On Being a Hedgewitch Vol.1

On Being a Hedgewitch Vol.1

It’s poplar bud season again. Despite the snow and rain and their branches breaking in the winds, the buds of the poplar trees signal the first strains of Spring’s sap rising. They may look water-logged or brittle in appearance, but on closer inspection you will find bright amber-red tears of resin forming in the folds of the tight mahogany buds.

The ethical way to harvest poplar buds is to scavenge the ground for broken limbs after a late winter storm. The best way to identify these branches in the storm-tossed mulch of leaves, alder limbs, and blackberry brambles is to hold a small twig of poplar like a divining rod; with the gnarled and mottled grey brown of the twig’s bark in the foreground of my vision I can more easily pick out the larger branches on the forest floor. I always feel triumphant, like I’ve solved a mystery, when I discover a small mountain of poplar branches lying in plain sight.

I took a friend out harvesting last season. As we wandered through the woods, she mentioned she had read my newsletter musings on “liminal space” and was struck by a correlation between this interest and my altar-ego’s name, Hedgewitch. She said that in permaculture terms, a hedgerow is considered a liminal, or transitional, space where wild nature meets agriculture. Hedgerows that divide fields are places that house birds and insects, as well as wild plants and medicinal weeds. Hedgerows nurture diversity.

Previously, I had imagined liminal space as a place made of iridescent particles; a city of clouds filled with dispersed, non-physical energy. Applying the term “diversity” to liminal space transformed it into a kinetic, even frenetic, technicolour landscape. A Hedgewitch may, and must, also exist in an active and robust, really REAL space.

When I chose Hedgewitch as a handle it was because I knew there was lore that they could move between the realms of the physical and non-physical, between the wisdom of plant medicine and scientific medicine, between intuitive knowing and empirical understanding; taking in what they need and weaving the knowledge of both realms together. Not surprisingly, the healer, the Hedgewitch, tended to live at the edge of their community—at the hedgerow.
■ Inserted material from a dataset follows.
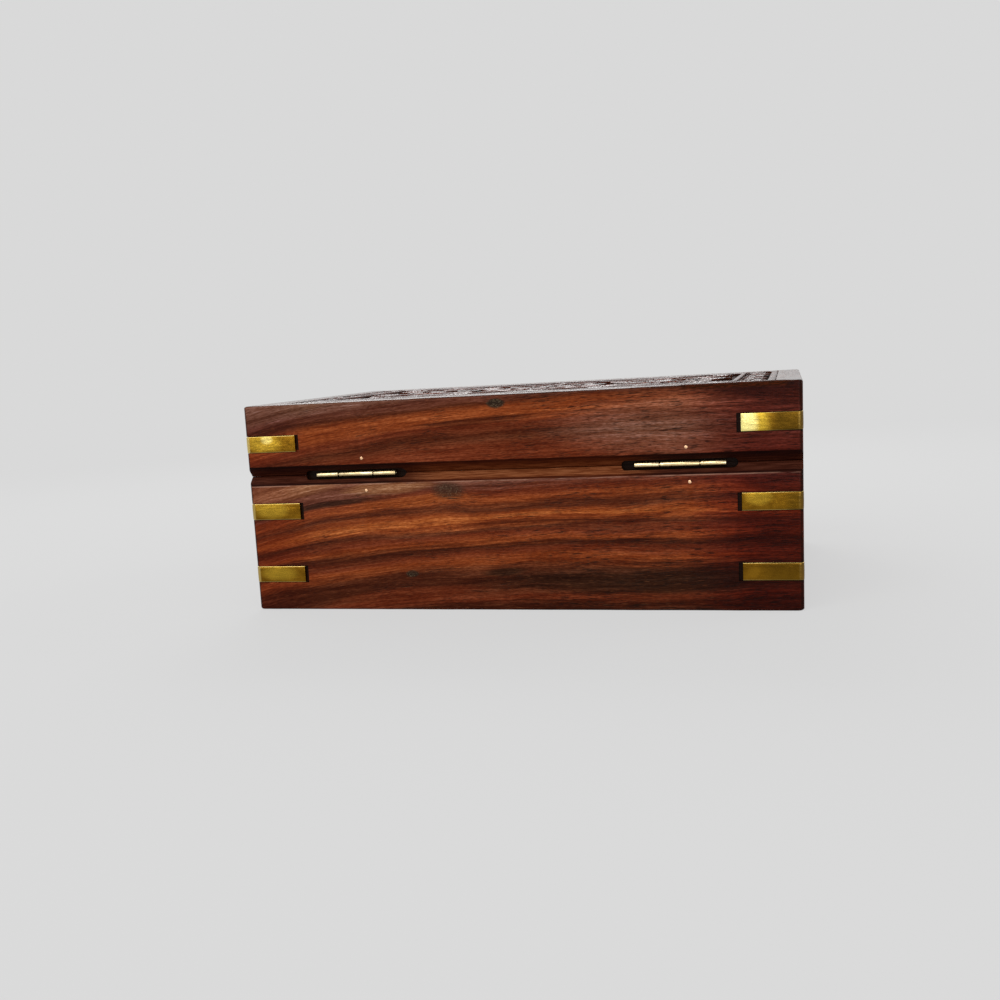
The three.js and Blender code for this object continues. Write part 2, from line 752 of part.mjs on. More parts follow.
function addCarvedPanel() {
  const slab = stack(panelHalfWidth, panelHalfDepth, topBevel, [
    [panelUnderside, 0], [caseHeight - topBevel, 0], [caseHeight, topBevel],
  ]);
  const inner = outerFillet + borderBand;
  const border = pocketSolid(outerFillet).subtract(solid(prism(
    roundedRectangle(panelHalfWidth - inner, panelHalfDepth - inner, pocketCorner),
    caseHeight - carvingDepth - overrun, caseHeight + overrun)));
  const [disc, hole] = [ringOuter, ringOuter - ringWidth].map((radius) => circleOutline(
    0, 0, radius, 2 * roundSteps));
  const ring = solid(prism(disc, panelUnderside, caseHeight + overrun))
    .subtract(solid(prism(hole, panelUnderside - overrun, caseHeight + 2 * overrun)));
  const field = ground(pocketSolid(inner + innerFillet), fieldOutlines()).subtract(ring);
  const carved = solid(slab).subtract(ground(border, borderOutlines())).subtract(field);
  addPiece('lid_carved_panel', toGeometry(carved), carvedWood);
}

addBoards('base', baseCarcass());
addBoards('lid', lidCarcass());
addBottomPanel();
addCarvedPanel();
addStraps();
addHinges();
addLining();

export default box;
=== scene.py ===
"""A carved jewelry box: figured hardwood boards, brass straps and hinges, a carved top, a velvet lining.

Lengths are metres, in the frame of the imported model. The front faces -Y and the hinges are at +Y.
Left and right are as seen from the front, so left is -X.
"""

import math
from dataclasses import dataclass, replace

import bmesh
import bpy
from mathutils import Matrix, Vector, noise


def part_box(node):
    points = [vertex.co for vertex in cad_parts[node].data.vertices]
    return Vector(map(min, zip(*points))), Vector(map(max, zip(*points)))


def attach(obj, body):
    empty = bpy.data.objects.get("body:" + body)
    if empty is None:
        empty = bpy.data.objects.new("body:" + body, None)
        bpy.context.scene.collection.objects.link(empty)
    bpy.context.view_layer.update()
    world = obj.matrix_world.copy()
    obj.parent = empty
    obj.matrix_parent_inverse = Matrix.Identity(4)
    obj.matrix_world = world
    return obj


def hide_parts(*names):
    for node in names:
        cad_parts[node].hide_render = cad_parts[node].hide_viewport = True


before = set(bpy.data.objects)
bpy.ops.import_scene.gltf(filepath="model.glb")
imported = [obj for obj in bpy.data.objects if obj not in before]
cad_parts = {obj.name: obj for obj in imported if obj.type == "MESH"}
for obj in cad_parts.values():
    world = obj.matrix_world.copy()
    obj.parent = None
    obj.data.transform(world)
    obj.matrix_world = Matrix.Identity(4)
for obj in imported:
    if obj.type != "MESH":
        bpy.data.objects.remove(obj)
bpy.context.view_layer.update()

MM = 0.001


def mm(*lengths):
    """Lengths given in millimetres, as a row."""
    return tuple(length * MM for length in lengths)


# The camera that took the photograph, from a fit to the corners, straps and hinges
CAMERA_PLACE = Vector((-0.09678, 0.47714, 0.09110))
CAMERA_AZIMUTH = math.radians(196.34)
CAMERA_ELEVATION = math.radians(9.667)
CAMERA_ROLL = math.radians(-3.34)
CAMERA_LENS = 41.84
CAMERA_SHIFT = (0.0458, 0.0585)
CAMERA_RANGE = (0.01, 60.0)

# The lamps: place, size and how bright each looks. The world, and the floor seen and unseen
LAMPS = {
    "key": ((0.7, 1.6, 1.5), (1.6, 1.6), 3.3),
    "fill": ((-0.7, 1.2, 0.24), (0.9, 0.44), 4.0),
    "front": ((0.3, -1.1, 0.8), (0.8, 0.6), 8.0),
    "side_left": ((-1.6, -1.0, 0.9), (1.0, 0.8), 3.0),
    "side_right": ((1.6, -1.0, 0.9), (1.0, 0.8), 3.0),
    "low_left": ((0.66, 1.25, 0.13), (0.34, 0.24), 2.4),
    "low_right": ((-0.10, 1.35, 0.16), (0.22, 0.26), 3.0),
}
LAMP_AIM = Vector((0.0, 0.0, 0.04))
WORLD_STRENGTH = 0.45
PALE = 0.694
FLOOR_BOUNCE = 0.55
FLOOR_SHADED = 0.62
FLOOR_SHADE_SHARE = 0.16
FLOOR_NEAR = (0.25, 0.9)
FLOOR_REACH = 25.0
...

I’ve always associated these witches, or all witches, with crows and ravens. Many cultures know these blackbirds to be shapeshifters; they travel back and forth through dimensions with ease and without notice. I wonder if calling them spaceshifters would be more apt. In my imaginings, a crow doesn’t morph into a different creature to fly across the dream or spiritual plane. I feel certain that they would still look like crows; they are at home in every realm.

When I lean into my practice of herbalism, perfumery, and esotericism I often feel isolated; like I am inhabiting a spaceless space—a liminal space. Although romantic and mystical, I am also a fleshy entity that exists in the real world of laundry, disappointment, and miscommunication. But now I understand, as a Hedgewitch, a liminal space is one of fecundity, vitality and diversity. It seems bloody obvious to me now. The poplar bud harvest heralds the beginning of the season when the last thing you can do in my kitchen is eat; every surface will be covered with drying herbs, bottles, and scribbled formulae. As a Hedgewitch, I am a spaceshifter. Like the crows, I have a place in both realms.